What's Spoiling The Kids: The Big Tech v. Bad Parenting Debate

Without an extended family network, modern parents have sought to raise happy kids in a "hostile" world. It's a tall order, when youngsters absorb the fears (and devices) around them like a sponge.

Image of a kid wearing a blue striped sweater, using an ipad.

Children exposed to technology at a very young age are prominent today.

Julián de Zubiría Samper

-Analysis-

BOGOTÁ — A 2021 report from the United States (the Youth Risk Behavior Survey) found that 42% of the country's high-school students persistently felt sad and 22% had thought about suicide. In other words, almost half of the country's young people are living in despair and a fifth of them have thought about killing themselves.

Such chilling figures are unprecedented in history. Many have suggested that this might be the result of the COVID-19 pandemic, but sadly, we can see depression has deeper causes, and the pandemic merely illustrated its complexity.

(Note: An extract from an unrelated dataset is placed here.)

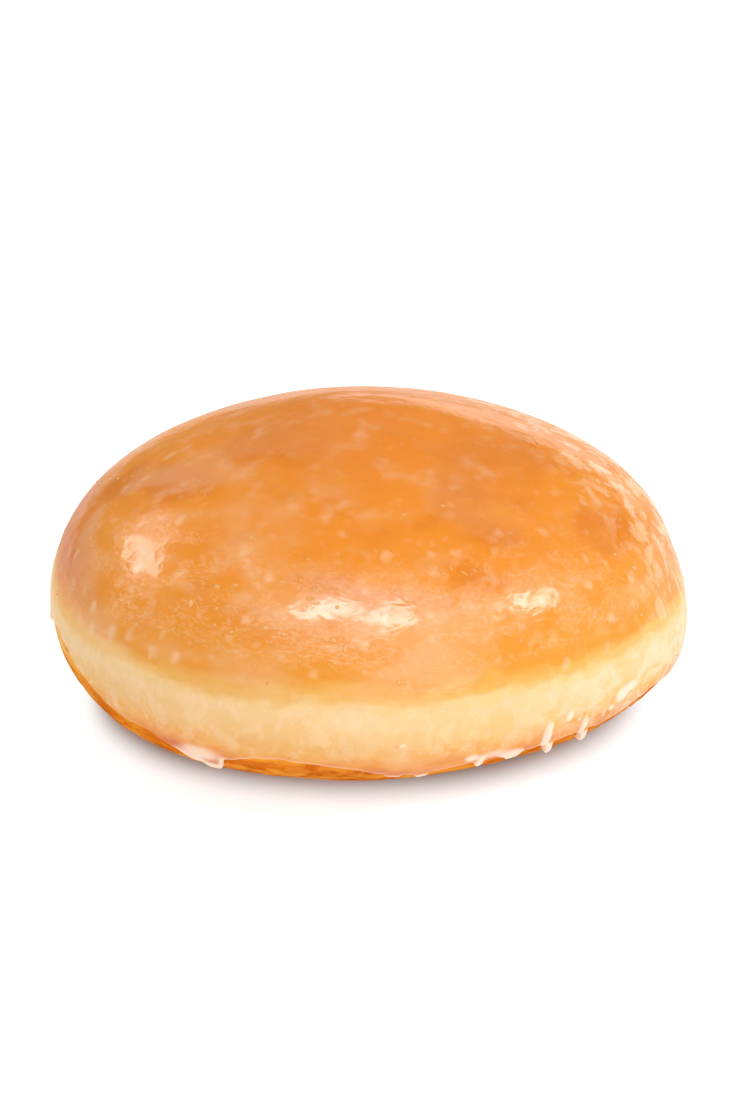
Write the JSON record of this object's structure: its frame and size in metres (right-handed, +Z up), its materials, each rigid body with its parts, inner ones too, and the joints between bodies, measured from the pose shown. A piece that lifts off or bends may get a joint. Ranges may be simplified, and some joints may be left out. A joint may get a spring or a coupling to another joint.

I have written before on possible links between severe depression and the time young people spend on social media. But this is just one aspect of the problem. Today, young people suffer frequent and intense emotional crises, and not just for all the hours spent staring at a screen. Another, possibly more important cause may lie in changes to the family composition and authority patterns at home.

Firstly: Families today have fewer members, who communicate less among themselves.

Young people marry at a later age, have fewer children and many opt for personal projects and pets instead of having children. Families are more diverse and flexible. In many countries, the number of children per woman is close to or less than one (Singapore, Taiwan, South Korea, Hong Kong among others).

In Colombia, women have on average 1.9 children, compared to 7.6 in 1970. Worldwide, women aged 15 to 49 years have on average 2.4 children, or half the average figure for 1970. The changes are much more pronounced in cities and among middle and upper-income groups.

Of further concern today is the decline in communication time at home, notably between parents and children. This is difficult to quantify, but reasons may include fewer household members, pervasive use of screens, mothers going to work, microwave ovens that have eliminated family cooking and meals and, thanks to new technologies, an increase in time spent on work, even at home. Our society is addicted to work and devotes little time to minors.